Pour Bruno Gastinne et Christian Le Mouëllic, les allers-retours
en Chine s'enchaînent en effet. Les deux hommes sont en train
d'étudier un projet d'usine d'une capacité de
16 000 tonnes par an de sodium à Hohhot en Mongolie
intérieure, un endroit choisi pour des coûts attractifs de sel et
d'électricité. L'installation devrait pourrait être opérationnelle
fin 2007 et coûterait la somme de 25 millions d'euros.

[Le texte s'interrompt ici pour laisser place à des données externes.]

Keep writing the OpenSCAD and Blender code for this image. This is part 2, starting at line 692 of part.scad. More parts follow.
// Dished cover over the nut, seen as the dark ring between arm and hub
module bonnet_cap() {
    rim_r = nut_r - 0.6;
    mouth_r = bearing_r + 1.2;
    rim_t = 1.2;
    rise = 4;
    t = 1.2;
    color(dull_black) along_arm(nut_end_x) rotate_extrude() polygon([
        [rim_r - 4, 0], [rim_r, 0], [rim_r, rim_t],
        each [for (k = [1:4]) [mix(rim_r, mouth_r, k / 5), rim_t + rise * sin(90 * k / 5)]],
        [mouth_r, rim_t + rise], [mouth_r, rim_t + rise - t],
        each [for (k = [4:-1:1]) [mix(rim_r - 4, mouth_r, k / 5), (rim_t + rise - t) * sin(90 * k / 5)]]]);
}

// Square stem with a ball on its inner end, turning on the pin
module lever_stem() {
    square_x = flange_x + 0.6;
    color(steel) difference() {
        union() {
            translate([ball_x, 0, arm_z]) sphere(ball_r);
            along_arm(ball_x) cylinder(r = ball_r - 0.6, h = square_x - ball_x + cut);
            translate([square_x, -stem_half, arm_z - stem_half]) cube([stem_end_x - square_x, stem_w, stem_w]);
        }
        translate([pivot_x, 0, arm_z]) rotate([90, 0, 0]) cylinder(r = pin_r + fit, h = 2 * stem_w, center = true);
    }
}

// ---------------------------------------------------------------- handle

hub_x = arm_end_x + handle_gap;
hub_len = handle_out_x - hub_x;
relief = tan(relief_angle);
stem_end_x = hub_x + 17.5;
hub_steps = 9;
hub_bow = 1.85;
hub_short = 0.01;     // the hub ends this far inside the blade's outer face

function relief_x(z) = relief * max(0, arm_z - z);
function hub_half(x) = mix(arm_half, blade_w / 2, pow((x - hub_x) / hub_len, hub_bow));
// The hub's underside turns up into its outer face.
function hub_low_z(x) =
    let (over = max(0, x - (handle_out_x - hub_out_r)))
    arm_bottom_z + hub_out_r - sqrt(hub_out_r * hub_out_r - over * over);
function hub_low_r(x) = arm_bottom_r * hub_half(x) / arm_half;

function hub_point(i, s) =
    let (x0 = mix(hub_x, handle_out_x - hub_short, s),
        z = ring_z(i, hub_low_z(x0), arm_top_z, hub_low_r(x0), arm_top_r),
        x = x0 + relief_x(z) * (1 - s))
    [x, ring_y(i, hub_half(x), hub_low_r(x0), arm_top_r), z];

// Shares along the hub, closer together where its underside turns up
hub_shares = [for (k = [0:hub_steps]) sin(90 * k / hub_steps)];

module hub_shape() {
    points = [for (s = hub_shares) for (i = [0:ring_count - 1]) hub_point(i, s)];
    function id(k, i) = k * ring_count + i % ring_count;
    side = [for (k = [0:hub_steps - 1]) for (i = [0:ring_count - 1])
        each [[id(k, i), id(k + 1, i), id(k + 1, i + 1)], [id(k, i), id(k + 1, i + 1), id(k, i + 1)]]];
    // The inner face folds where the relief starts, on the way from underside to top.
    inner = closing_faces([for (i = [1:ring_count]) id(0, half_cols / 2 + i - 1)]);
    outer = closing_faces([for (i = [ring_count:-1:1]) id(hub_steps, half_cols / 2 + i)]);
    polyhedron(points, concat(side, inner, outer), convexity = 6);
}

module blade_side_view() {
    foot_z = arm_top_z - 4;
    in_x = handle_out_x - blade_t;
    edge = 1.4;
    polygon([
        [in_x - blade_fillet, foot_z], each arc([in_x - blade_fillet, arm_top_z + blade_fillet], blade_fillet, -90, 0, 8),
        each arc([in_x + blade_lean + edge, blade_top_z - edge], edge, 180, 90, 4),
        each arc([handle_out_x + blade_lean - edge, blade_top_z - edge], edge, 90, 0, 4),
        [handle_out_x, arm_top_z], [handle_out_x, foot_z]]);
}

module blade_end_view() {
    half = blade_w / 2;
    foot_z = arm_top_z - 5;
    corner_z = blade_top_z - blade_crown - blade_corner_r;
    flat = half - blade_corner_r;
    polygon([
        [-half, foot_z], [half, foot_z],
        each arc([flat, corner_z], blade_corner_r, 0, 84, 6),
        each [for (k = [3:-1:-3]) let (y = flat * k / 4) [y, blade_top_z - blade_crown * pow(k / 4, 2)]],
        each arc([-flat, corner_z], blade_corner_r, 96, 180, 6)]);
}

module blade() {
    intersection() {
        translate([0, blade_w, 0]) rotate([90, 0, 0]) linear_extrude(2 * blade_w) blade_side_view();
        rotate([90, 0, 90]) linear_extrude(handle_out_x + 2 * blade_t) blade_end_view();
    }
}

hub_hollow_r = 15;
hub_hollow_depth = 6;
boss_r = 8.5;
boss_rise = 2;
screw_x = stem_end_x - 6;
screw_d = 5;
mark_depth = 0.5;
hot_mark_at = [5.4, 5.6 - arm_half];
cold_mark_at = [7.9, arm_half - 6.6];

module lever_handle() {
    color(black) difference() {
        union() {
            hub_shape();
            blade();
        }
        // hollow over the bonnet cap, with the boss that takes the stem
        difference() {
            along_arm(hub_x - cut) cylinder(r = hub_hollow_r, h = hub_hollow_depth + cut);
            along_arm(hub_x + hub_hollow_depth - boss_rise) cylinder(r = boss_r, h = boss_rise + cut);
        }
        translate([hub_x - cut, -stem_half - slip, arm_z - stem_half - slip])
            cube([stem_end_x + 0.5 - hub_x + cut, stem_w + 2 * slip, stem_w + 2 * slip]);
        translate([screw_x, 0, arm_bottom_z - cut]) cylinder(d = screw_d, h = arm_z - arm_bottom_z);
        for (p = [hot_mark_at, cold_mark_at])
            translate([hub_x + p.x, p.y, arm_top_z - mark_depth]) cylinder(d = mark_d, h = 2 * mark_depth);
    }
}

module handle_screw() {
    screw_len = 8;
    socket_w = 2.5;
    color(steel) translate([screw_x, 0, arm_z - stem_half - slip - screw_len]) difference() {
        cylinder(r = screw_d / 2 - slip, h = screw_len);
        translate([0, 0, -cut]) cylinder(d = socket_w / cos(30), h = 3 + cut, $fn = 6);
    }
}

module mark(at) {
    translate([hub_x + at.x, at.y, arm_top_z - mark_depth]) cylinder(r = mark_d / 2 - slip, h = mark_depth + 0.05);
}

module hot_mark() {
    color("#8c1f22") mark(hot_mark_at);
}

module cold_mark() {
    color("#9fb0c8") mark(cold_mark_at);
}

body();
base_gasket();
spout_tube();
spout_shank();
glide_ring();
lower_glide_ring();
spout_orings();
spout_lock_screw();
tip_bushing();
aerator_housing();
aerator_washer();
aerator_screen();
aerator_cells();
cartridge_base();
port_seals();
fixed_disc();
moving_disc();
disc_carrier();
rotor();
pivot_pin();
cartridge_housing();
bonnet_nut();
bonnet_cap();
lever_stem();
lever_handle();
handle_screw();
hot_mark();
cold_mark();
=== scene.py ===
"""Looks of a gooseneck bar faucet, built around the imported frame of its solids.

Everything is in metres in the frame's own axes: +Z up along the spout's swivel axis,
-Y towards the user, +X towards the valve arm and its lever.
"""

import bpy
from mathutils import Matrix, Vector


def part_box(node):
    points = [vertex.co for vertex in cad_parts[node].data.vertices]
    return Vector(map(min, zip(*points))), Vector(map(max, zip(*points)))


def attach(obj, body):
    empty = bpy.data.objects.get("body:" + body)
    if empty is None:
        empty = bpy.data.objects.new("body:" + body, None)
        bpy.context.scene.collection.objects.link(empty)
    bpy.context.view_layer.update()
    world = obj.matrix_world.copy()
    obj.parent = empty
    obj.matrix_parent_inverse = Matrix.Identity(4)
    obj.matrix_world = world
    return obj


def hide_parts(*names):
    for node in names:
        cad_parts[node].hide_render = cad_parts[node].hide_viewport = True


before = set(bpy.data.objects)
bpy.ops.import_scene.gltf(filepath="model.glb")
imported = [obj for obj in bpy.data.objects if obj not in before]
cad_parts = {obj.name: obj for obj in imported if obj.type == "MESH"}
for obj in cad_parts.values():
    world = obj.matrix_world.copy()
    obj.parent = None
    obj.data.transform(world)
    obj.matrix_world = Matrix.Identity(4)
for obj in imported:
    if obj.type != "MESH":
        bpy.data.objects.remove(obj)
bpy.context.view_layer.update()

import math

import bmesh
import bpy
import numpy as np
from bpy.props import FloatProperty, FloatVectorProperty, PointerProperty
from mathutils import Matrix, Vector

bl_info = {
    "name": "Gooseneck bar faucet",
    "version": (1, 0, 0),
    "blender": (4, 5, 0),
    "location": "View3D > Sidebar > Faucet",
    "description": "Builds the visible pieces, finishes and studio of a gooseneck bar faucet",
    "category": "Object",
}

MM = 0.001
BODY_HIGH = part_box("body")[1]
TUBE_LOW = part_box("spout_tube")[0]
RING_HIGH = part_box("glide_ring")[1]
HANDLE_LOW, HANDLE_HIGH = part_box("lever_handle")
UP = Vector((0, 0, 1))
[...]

Alors
que sa part de marché dans cette région du monde s'élève
aujourd'hui à 5 %, la société espère atteindre les 15 % à
l'horizon 2010. « Dans tous les cas, il n'y aura pas de
transfert de machines ou d'équipements vers la Chine, ni de
fermeture du site de Pomblière », assure Bruno Gastinne.
Accrochée à sa montagne depuis plus de cent ans, Métaux Spéciaux
espère se tailler une place de choix depuis les steppes herbeuses
de Chine.
Camille ChandèsLES APPLICATIONS DU SODIUM METAL
- Blue jean : le sodium sert à la fabrication de l'indigo
synthétique.
- Fabrication du borohydrure de sodium.
Ce dernier est utilisé pour le blanchiment de la pâte à
papier.
- Historiquement utilisé pour la synthèse du PTE (plomb
tétraétyle), ancien additif pour les essences plombées.
Aujourd'hui cette application a été abandonnée.
- Fabrication d'herbicides, de vitamines et d'intermédiaires
pharmaceutiques.
- Pneus verts.
- Pigments organiques rouges sans cadmium.
- Batteries.
- Raffinage de certains métaux nobles.